Read the Full Gallup Poll at Gallup.com
November 19, 2004

Comments

  1. lady be good wrote:

    Why shouldn’t creationism be taught along side evolutionism? No one is more against seperation than I, but when it comes to this issue, both are theories and just because you teach them doesn’t mean you are forcing students to believe in them and you can approach it educationally without a religious twist.

    I am a christian who believes in creation and in order to receive what I considered an accurate scientific education I went to private christian school (so I got to pay for school twice, how fair is that). But even there, my teachers taught us about the theory of evolutionism so that we would know the theories and be able to speak about the intelligently.

    As far as I am concerned, it is simply balance. It seems proposterous to me to completely base scientific education on one theory that is just that- a theory. It affects the way you look at datings, adaptation, etc. but even within creationism there are too many conflicting theories- how old the earth is, did God create dinosaurs, etc. It just proves that the way we treat education and present it needs a complete over haul. Too much of what we learn is being filtered through someone elses ‘ok’. Reminds me of Russians handling WWII education in Eastern Europe, and new truths are still surfacing. ladybegood1@hotmail.com

  2. Tom Chappell wrote:

    Well, because one is Science, and one So Totally Isn’t. My complaint is that they’re teaching ‘Intelligent Design’ in the fucking Science class, rather than the Religion class ghetto where it belongs. While both are called ‘theories’, one [evolution] has abundant support from the evidence, while the other is just a lot of wishful thinking, a means to an end.

    And it’s spelled ’separation’.

  3. lady be good wrote:

    ouch. do you have to be so nasty and biased and use the f word?? because last time i checked, creationism wasn’t such a wishful thinking and there is quite a bit of scientific evidence to support it. shall i attach some of that in a comment? and make sure you let me know when you find the neanderthal man.

  4. Steve Ring wrote:

    One problem is just English. Because of the excellent quality of science education in this country, people are confused by the word theory. In general usage, theory basically equals idea. So, any idea that you have about how things work, is your theory about how things work. In science, the word theory, has specific limitations.
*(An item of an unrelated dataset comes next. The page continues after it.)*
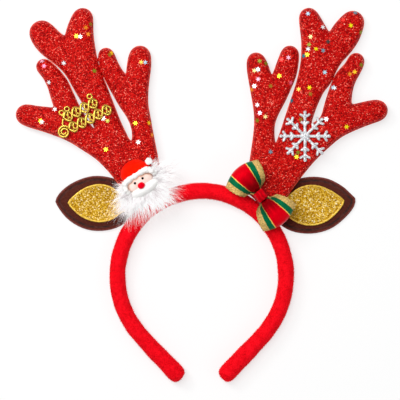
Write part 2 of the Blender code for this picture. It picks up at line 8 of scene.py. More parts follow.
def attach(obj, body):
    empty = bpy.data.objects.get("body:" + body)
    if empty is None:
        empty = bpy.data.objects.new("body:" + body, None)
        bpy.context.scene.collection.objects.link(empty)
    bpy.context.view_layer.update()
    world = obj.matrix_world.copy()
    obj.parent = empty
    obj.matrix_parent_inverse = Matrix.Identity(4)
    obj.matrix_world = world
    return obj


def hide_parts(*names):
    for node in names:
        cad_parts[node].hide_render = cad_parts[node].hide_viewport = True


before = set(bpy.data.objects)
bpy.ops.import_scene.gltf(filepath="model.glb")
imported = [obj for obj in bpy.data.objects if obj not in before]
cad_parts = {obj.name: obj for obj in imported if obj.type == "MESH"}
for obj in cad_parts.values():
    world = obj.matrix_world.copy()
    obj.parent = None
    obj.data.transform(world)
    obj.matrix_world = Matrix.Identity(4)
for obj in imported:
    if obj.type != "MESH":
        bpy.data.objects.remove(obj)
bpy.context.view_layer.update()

# Hoop. A springy plastic band inside a round foam tube, with red plush cloth sewn tight round
# it and closed at the two ends. The pile is short and stands up, so the outline is soft.
MM = 0.001


def colour(code):
    """An sRGB hex value as a linear colour."""
    parts = [int(code[i:i + 2], 16) / 255 for i in (0, 2, 4)]
    return (*[p / 12.92 if p <= 0.04045 else ((p + 0.055) / 1.055) ** 2.4 for p in parts], 1.0)


def node(tree, kind, settings=(), stops=(), **inputs):
    """Add a shader node: its settings, the stops of its ramp, and values or links by socket."""
    made = tree.nodes.new(kind)
    for name, value in dict(settings).items():
        setattr(made, name, value)
    for i, (place, tint) in enumerate(stops):
        elements = made.color_ramp.elements
        element = elements[i] if i < 2 else elements.new(place)
        element.position = place
        element.color = colour(tint)
    for name, value in inputs.items():
        key = int(name[1:]) if name[0] == "i" and name[1:].isdigit() else name.replace("_", " ")
        if isinstance(value, bpy.types.NodeSocket):
            tree.links.new(value, made.inputs[key])
        else:
            made.inputs[key].default_value = value
    return made


def new_material(name, **fixed):
    """A material with constants on its shader's sockets, its tree, shader and object places."""
    made = bpy.data.materials.new(name)
    made.use_nodes = True
    tree = made.node_tree
    shader = tree.nodes["Principled BSDF"]
    for socket, value in fixed.items():
        shader.inputs[socket.replace("_", " ")].default_value = value
    return made, tree, shader, node(tree, "ShaderNodeTexCoord").outputs["Object"]


def link(shader, **sockets):
    """Link outputs to the shader's sockets by name."""
    for name, output in sockets.items():
        shader.id_data.links.new(output, shader.inputs[name.replace("_", " ")])


def tinted(shader, value, stops):
    """Colour a material by a ramp of stops that this output runs along."""
    ramp = node(shader.id_data, "ShaderNodeValToRGB", stops=stops, Fac=value)
    link(shader, Base_Color=ramp.outputs["Color"])


def roughened(shader, value, low, high):
    """Make a material rougher from low to high as this output goes from 0 to 1."""
    spread = node(shader.id_data, "ShaderNodeMapRange", Value=value, To_Min=low, To_Max=high)
    link(shader, Roughness=spread.outputs["Result"])


def bumped(shader, height, strength, depth):
    """Raise a material's surface by this output."""
    bump = node(shader.id_data, "ShaderNodeBump", Strength=strength, Distance=depth,
                Height=height)
    link(shader, Normal=bump.outputs["Normal"])


def new_object(name, data):
    """A new object of this mesh, curve, lamp or camera, in the scene."""
    made = bpy.data.objects.new(name, data)
    bpy.context.scene.collection.objects.link(made)
    return made


def choose(piece):
    """Select this piece alone and make it the active one."""
    bpy.ops.object.select_all(action="DESELECT")
    piece.select_set(True)
    bpy.context.view_layer.objects.active = piece


def edit_all():
    """Open the active piece in edit mode with all of it selected."""
    bpy.ops.object.mode_set(mode="EDIT")
    bpy.ops.mesh.select_all(action="SELECT")


def solid_copy(node_name, name):
    """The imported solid's shape with its loose triangles merged, ready to be made soft."""
    piece = new_object(name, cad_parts[node_name].data.copy())
    piece.data.materials.clear()
    choose(piece)
    edit_all()
    bpy.ops.mesh.customdata_custom_splitnormals_clear()
    bpy.ops.mesh.remove_doubles(threshold=0.01 * MM)
    bpy.ops.mesh.tris_convert_to_quads()
    bpy.ops.object.mode_set(mode="OBJECT")
    return piece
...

It, like a general idea, is a way of explaining a set of facts or assumptions, but it has to be possible to disprove the theory. It must be possible to design an experiment, the result of which can be used to disprove the theory.

    So, what experiment would you design to disprove creationism, or “Intelligent Design”? If there isn’t one, then these “theories” don’t belong in a science class, because they aren’t science.
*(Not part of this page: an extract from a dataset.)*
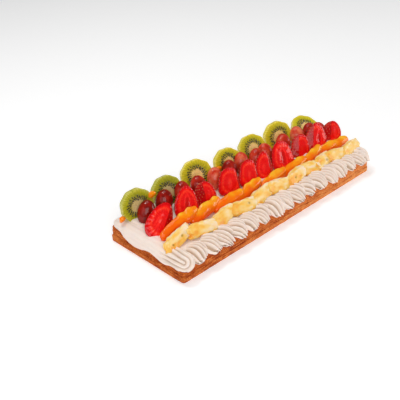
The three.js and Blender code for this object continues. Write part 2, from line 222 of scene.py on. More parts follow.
def slab_outline(share, out):
    """The rounded rectangle of the slab, grown by out: share is the length along it, from 0 to 1,
    and each point is the nearest one on a smaller rectangle plus the corner radius outwards."""
    length, width = SLAB_HALF_LENGTH - SLAB_CORNER, SLAB_HALF_WIDTH - SLAB_CORNER
    arc = math.pi / 2 * SLAB_CORNER
    sides = np.array([2 * width, arc, 2 * length, arc, 2 * width, arc, 2 * length, arc])
    knots = np.concatenate([[0], np.cumsum(sides)])
    run = share * knots[-1]
    corner_x = np.array([length, length, length, -length, -length, -length, -length, length, length])
    corner_y = np.array([-width, width, width, width, width, -width, -width, -width, -width])
    x = np.interp(run, knots, corner_x)
    y = np.interp(run, knots, corner_y)
    turn = np.interp(run, knots, np.array([0, 0, 1, 1, 2, 2, 3, 3, 4]) * math.pi / 2)
    return x + (SLAB_CORNER + out) * np.cos(turn), y + (SLAB_CORNER + out) * np.sin(turn)


share = np.linspace(0, 1, SLAB_AROUND, endpoint=False)[None, :]
height = np.linspace(0, SLAB_HEIGHT, SLAB_ROWS)[:, None]
x, y = slab_outline(share, 0)
place = np.stack(np.broadcast_arrays(x, y, height), -1)
waver = cloud(place * [1, 1, 0], 26) * 0.9 + cloud(place * [1, 1, 0], 9, 1) * 0.4
layer = (height - FOOT_HEIGHT + waver) / (SLAB_HEIGHT - FOOT_HEIGHT) * LAYER_COUNT
# Each layer bulges as a half sine over its height and stands out by its own noise
edge = np.abs(np.sin(layer * math.pi)) ** 0.6
own = cloud(np.stack([place[..., 0], place[..., 1], np.floor(layer) * 7], -1), 11, 2)
foot = height < FOOT_HEIGHT
foot_lines = 0.35 * np.sin(height * 3.4 + waver * 2)
foot_flake = 0.45 + foot_lines + 0.2 * cloud(place * [1, 1, 3], 7, 3)
flake = np.where(foot, foot_flake, edge * (0.65 + 0.55 * own) - 0.25)
blister = cloud(place, 5, 4) * 0.25 + cloud(place, 2.2, 5) * 0.18
top_round = np.clip((height - SLAB_HEIGHT + TOP_ROUND) / TOP_ROUND, 0, 1) ** 2
foot_round = np.clip((FOOT_ROUND - height) / FOOT_ROUND, 0, 1) ** 2
standing_out = flake * np.where(foot, FOOT_RELIEF, LAYER_RELIEF) - np.where(foot, FOOT_INSET, LAYER_INSET)
out = standing_out + blister - 1.6 * top_round - 0.5 * foot_round
x, y = slab_outline(share, out)
side = np.stack(np.broadcast_arrays(x, y, height + 0 * out), -1)
shrink = np.array([0.96, 0.7, 0.35])[:, None, None]
underside = side[0] * shrink[::-1]
underside[..., 2] = 0
top_side = side[-1] * shrink
top_side[..., 2] = SLAB_HEIGHT
rings = np.concatenate([underside, side, top_side])
slab = closed_tube(rings, (0, 0, 0), (0, 0, SLAB_HEIGHT))
# The relief is kept for each point as flake, and the crust darkens with it as painted shade in the gaps
plain = np.full((3, SLAB_AROUND), 0.3)
relief = np.concatenate([plain, flake + blister, plain])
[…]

    Early in the century Bertrand Russell was giving a public talk on gravity in London, and as he was explaining how gravity held the world in orbit, he was interrupted by an old woman. She said that he was wrong, and that everyone knew that the world was held up by a giant turtle. He asked her what held up the turtle? She replied that he was silly and that it was turtles all the way down. Theory – perhaps. Science – no. How do you prove a turtle isn’t there?

  5. Tom Chappell wrote:

    > lady be good: No, I needn’t have sworn to argue my point. But really, your arguments are fairly incoherent, and it is tiring to refute them point by individual point. I can do it for a few of them, though:

    1. What is this “seperation” that you so abhor? The “wall of separation between Church and State” that Thomas Jefferson argued for?
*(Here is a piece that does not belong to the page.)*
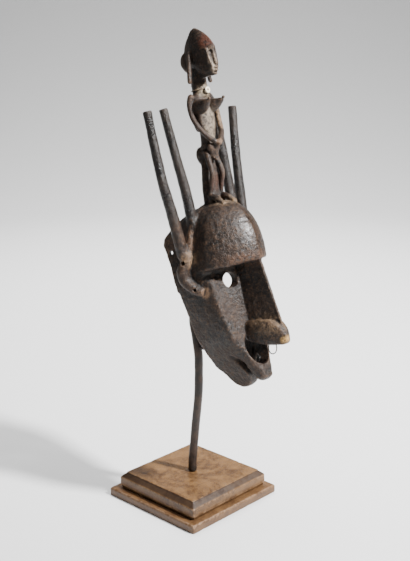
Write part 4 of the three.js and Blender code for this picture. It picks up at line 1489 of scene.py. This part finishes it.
def build_stage():
    """A round floor that curves up into a wall on every side, painted pale in the middle and darker
    further out as shade.
    """
    rows = [(0.02, 0.0), (STAGE_FLOOR_RADIUS, 0.0)]
    for angle in np.linspace(0, math.pi / 2, 13)[1:]:
        rows.append((STAGE_FLOOR_RADIUS + STAGE_CURVE * math.sin(angle),
                     STAGE_CURVE * (1 - math.cos(angle))))
    rows.append((STAGE_FLOOR_RADIUS + STAGE_CURVE, STAGE_HEIGHT))
    middle = [list(range(STAGE_SIDES))]
    faces = middle + ring_faces(len(rows), STAGE_SIDES, turned=True)
    mesh = new_mesh("studio_floor", level_rings(rows, STAGE_SIDES), faces)
    mesh.polygons.foreach_set("use_smooth", np.ones(len(mesh.polygons), bool))
    floor = new_object("studio_floor", mesh)
    mesh.materials.append(stage_material())


def area_light(name, place, aim, size, power):
    data = bpy.data.lights.new(name, "AREA")
    data.shape = "DISK"
    data.size = size
    data.energy = power
    light = bpy.data.objects.new(name, data)
    light.location = place
    light.rotation_euler = (Vector(aim) - Vector(place)).to_track_quat("-Z", "Y").to_euler()
    bpy.context.scene.collection.objects.link(light)
    return light


KEY_AZIMUTH = math.radians(-76.5)
KEY_ELEVATION = math.radians(42)
KEY_DISTANCE = 2.6
KEY_SIZE = 0.26
KEY_POWER = 275
AIM = (0.0, -0.06, 0.36)
SOFT_SIZE = 1.6
BACKDROP_PLACE = (1.5, 1.4, 2.4)
BACKDROP_AIM = (1.3, 1.2, 0)
BACKDROP_POWER = 110
OVERHEAD_PLACE = (-0.1, 0.1, 3.2)
OVERHEAD_POWER = 42
ROOM_STRENGTH = 0.25


def place_lights():
    level = KEY_DISTANCE * math.cos(KEY_ELEVATION)
    key = (AIM[0] + level * math.cos(KEY_AZIMUTH), AIM[1] + level * math.sin(KEY_AZIMUTH),
           AIM[2] + KEY_DISTANCE * math.sin(KEY_ELEVATION))
    area_light("key", key, AIM, KEY_SIZE, KEY_POWER)
    backdrop = area_light("backdrop", BACKDROP_PLACE, BACKDROP_AIM, SOFT_SIZE, BACKDROP_POWER)
    backdrop.visible_glossy = False
    area_light("overhead", OVERHEAD_PLACE, (0, 0, 0), SOFT_SIZE, OVERHEAD_POWER)
    world = bpy.data.worlds.new("studio")
    world.use_nodes = True
    room = world.node_tree.nodes["Background"]
    room.inputs["Color"].default_value = (1, 1, 1, 1)
    room.inputs["Strength"].default_value = ROOM_STRENGTH
    bpy.context.scene.world = world


place_camera()
build_carving()
build_rod()
build_base()
build_nose_ring()
build_neck_cord()
build_bead()
build_stage()
place_lights()
bpy.context.view_layer.update()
    2. How could you possibly approach Intelligent Design without a religious twist? Its only purpose for existence is make religious people who are uncomfortable with evolution comfortable. No unreligious person argues for it, therefore its motive is religious, therefore it can’t be approached without a religious twist, right?

    3. “Did God create dinosaurs?” What are you saying? Are you seriously trying to diminish God’s importance, just so Intelligent Design will work out for you? By reducing The Lord of All Creation to some Parish President? That makes you more comfortable than saying, as the Catholics have said, that there is no conflict between Christianity and Evolution? Why does every single word in the Bible have to be literal truth? Can’t some parts be allegorical, but illustrative of some Higher Truth?

    4. F. Scott Fitzgerald wrote that “The test of a first-rate intelligence is the ability to hold two opposed ideas in the mind at the same time, and still retain the ability to function.” So, look, the world is billions of years old. This is a fact. No amount of you calling me “biased” is going to sway me on this. And humans appeared on the world much, much later. So clearly the story of Adam and Eve cannot be the literal truth; at the very least, you have to make the length of the days go all funny. Whatever you argue, if you want to argue it here, has to accommodate that not-the-literal-truth aspect. You’re totally welcome to still be religious, even though I’m not, but if you seriously want to argue for the teaching of Intelligent Design in Science class here, please be prepared to marshall some serious weight in your arguments, and not just say, “Well, they’re both just theories, aren’t they? Who can say which is better?” Well, the one that has testable hypotheses is better, as far as Science class is concerned.